Não lembro de tu ter brochado comigo alguma vez.

Lembro das primeiras vezes que trepamos, desajeitados, pareciam que tinham tocado salsa e estávamos dançando afoxé. Ríamos, sem jeito, sem graça, sem vergonha. Com a prática viria o ritmo, como aconteceu. Aprendi contigo que intimidade nos leva a um paraíso sexual. Abrir as pernas só melhora.

Não esqueço do primeiro perrengue que passei, achando que podia estar grávida de tu. Só te contei depois. Homem nessas horas só atrapalham. Tu tinha muita vontade de ter uma filha parecida comigo. Tu acreditava nisso, eu acreditava nisso, desacreditar pra que?

Escrevi tantas cartas, bilhetes, te entreguei fotos e o meu amor nelas. Nunca posso me arrepender de ter me envolvido contigo, embora tu fosse um tanto preguiçoso e relaxado. De repente se tornasse pouco para mim, eras menino, eras aquela coisa de sempre, aqueles amigos, aquelas conversas. Não estavas errado. Eu que estava querendo remexer-me.

Fiquei na merda por causa de tu, varei noites e dias procurando sinais, e nada.

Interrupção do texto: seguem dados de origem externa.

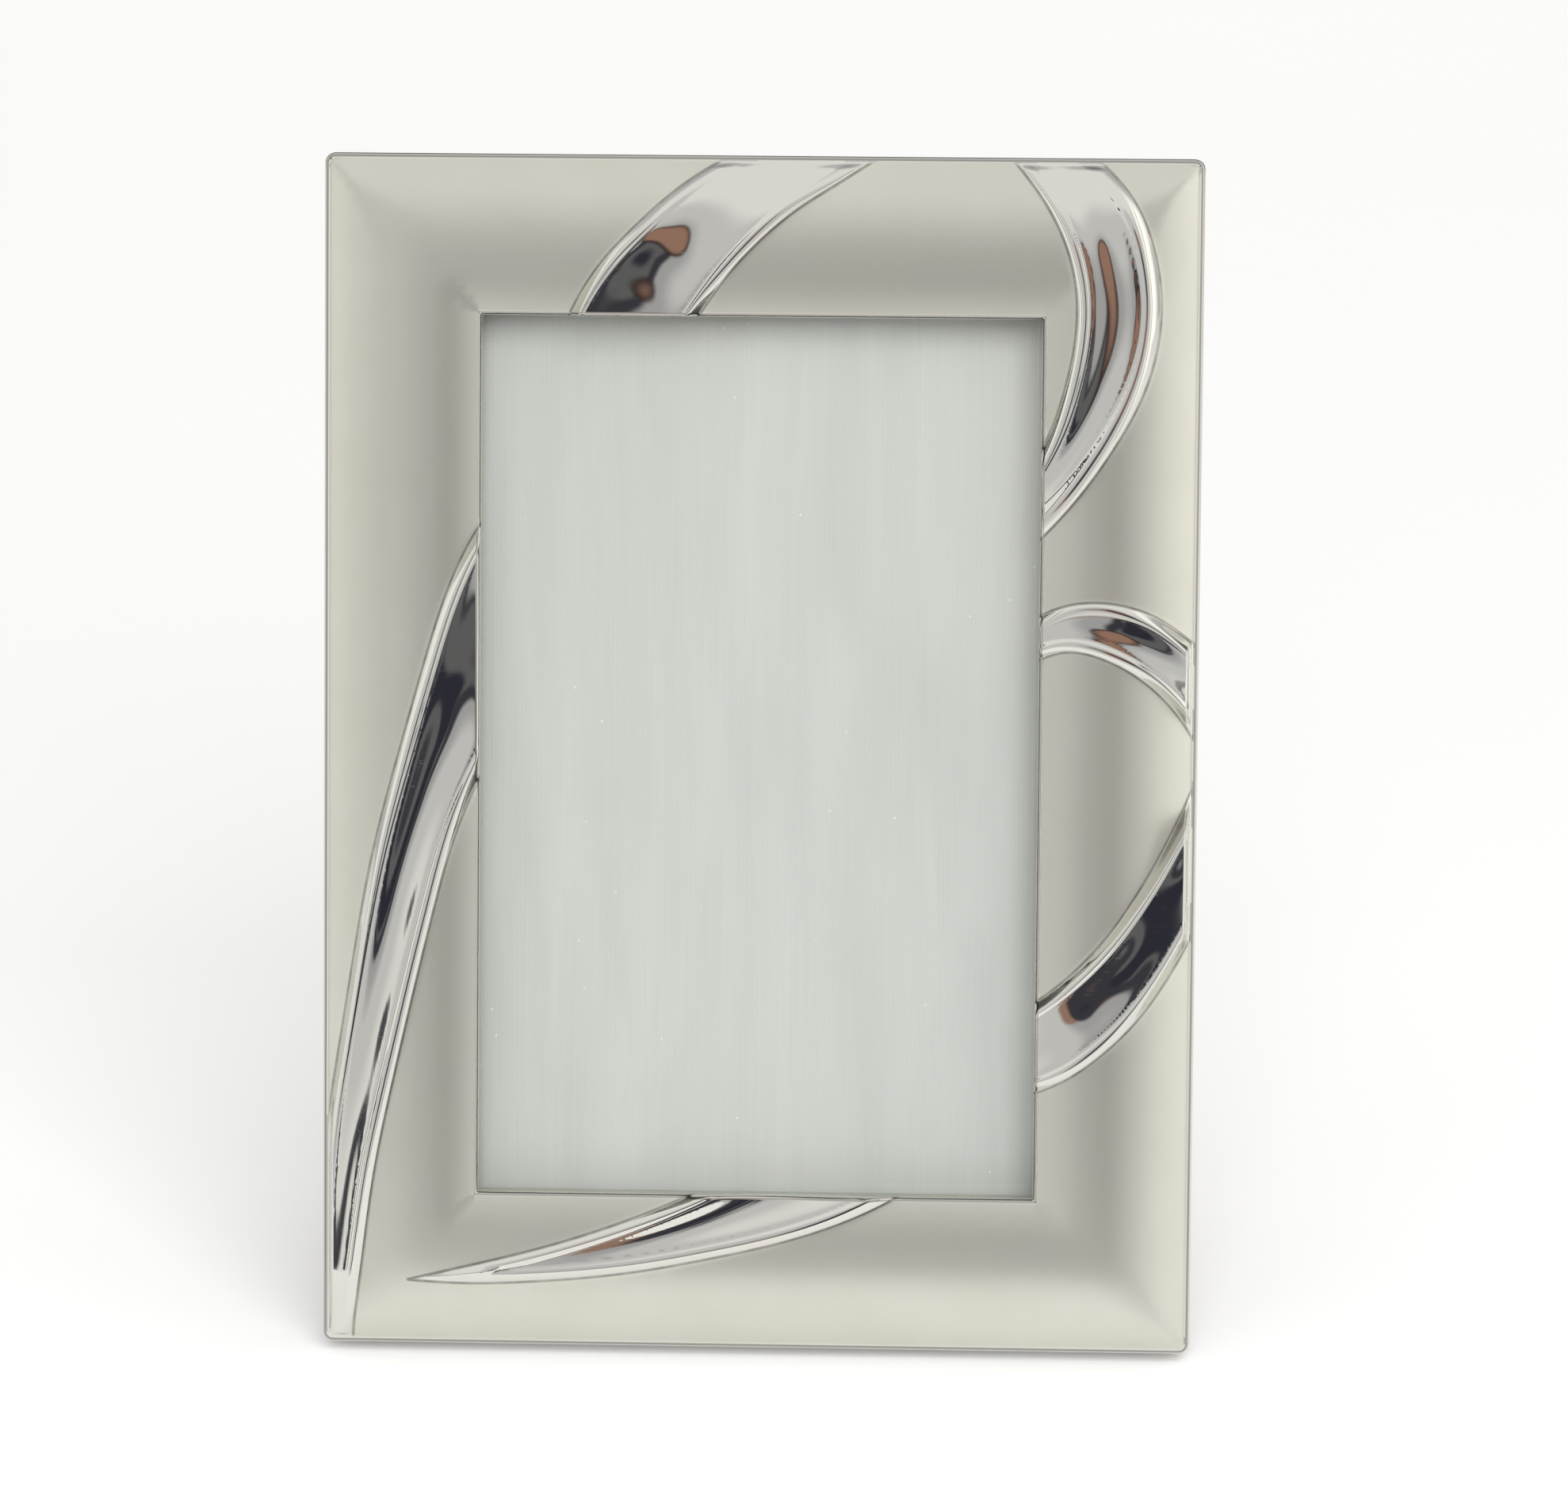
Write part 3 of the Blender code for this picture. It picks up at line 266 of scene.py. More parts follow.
ZINC = (0.56, 0.57, 0.58, 1.0)
ZINC_SPANGLE = (0.66, 0.67, 0.67, 1.0)
SCRATCH_TURNS = (0.35, 1.15, 2.4)
SCRATCH_DEPTH = 0.00001


def metal_marks_group():
    """Broad cloudiness, fine speckle and crossing hairline scratches on a metal, in millimetres."""
    tree, given, result = new_group(
        "metal_marks",
        [("Position", "Vector", None), ("Cloud Size", "Float", 4.0), ("Speckle Size", "Float", 0.3)],
        [("Cloud", "Float"), ("Speckle", "Float"), ("Scratch", "Float")],
    )
    place = given["Position"]
    cloud = noise(tree, place, maths(tree, "DIVIDE", 1.0, given["Cloud Size"]), 4.0, 0.55)
    speckle = noise(tree, place, maths(tree, "DIVIDE", 1.0, given["Speckle Size"]), 2.0, 0.6)
    lines = []
    for turn in SCRATCH_TURNS:
        drawn = mapped(tree, place, (turn, 0.4 * turn, turn), (0.05, 3.2, 3.2))
        lines.append(rising(tree, noise(tree, drawn, 1.0, 1.0, 0.4), 0.70, 0.76))
    crossing = maths(tree, "MAXIMUM", maths(tree, "MAXIMUM", lines[0], lines[1]), lines[2])
    fill(tree, result, {
        "Cloud": remap(tree, cloud, 0.28, 0.72), "Speckle": remap(tree, speckle, 0.25, 0.75),
        "Scratch": crossing,
    })
    return tree


metal_marks = metal_marks_group()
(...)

Me escanteasse, me deixasse no limbo, sufocada, incompreendida, apaixonada. Sem nunca ter me dado um fora, sem ter me dado um não.

Fizesse eu saber que tu ainda gostava da outra, que ela te procurava incessantemente e que tu sofria por ela.

Nunca fui num motel contigo, a gente sarrava tanto na rua, na praia, no escuro.

Brochasse umas duas ou três vezes, acho.

Me apaixonei e desapaixonei mais do que isso. Cantamos tanto Caetano.

Ademais, chorei tanto, fiquei muda, bebi todas, fui compreensiva, te dei um abraço, te entendo, te odeio, te quero, te esqueci, me mudei, apaguei teu número, teu rosto, teu pinto, teu cheiro, não apaguei foi nada, amei, amei e amei, gozei tanto, nos dias de chuva nem se fala, dancei axé, forró, pagode, sambei horrores, não conseguia chorar, assisti filme, dormi a tarde inteira, tive insônia, escrevi.

terça-feira, 1 de setembro de 2009

caio,

agosto acabou e eu sobrevivi. estava certa de que setembro viria: é importante ter uma certezinha que seja (uma fé em qualquer coisa, não importa o quê, não é?) pra poder ir suportando as incertezas todas. sobrevivi aos trinta e um dias agostianos e poderia até dizer que de forma mais serena que outrora: sem usar palavras como “sempre” e “nunca” e sem arquitetar fugas de casa, da cidade, do país ou de mim. umas férias, quiçá, quem sabe. porque a gente cansa – e agosto é tão penosamente longo. mas não deixarei, caio, que agosto invada setembro. agosto já teve seu tempo, já deu seu recado, já deixou sua marca, (já enlouqueceu um cachorro) e já passou. sim, porque até a uva passa. a passagem para o outro instante é sempre iminente, clarice não me deixa esquecer.agosto se esgotou, caio. e cecília promete que a primavera chegará, mesmo que não se tenha jardim para recebê-la. agosto agora só ano que vem.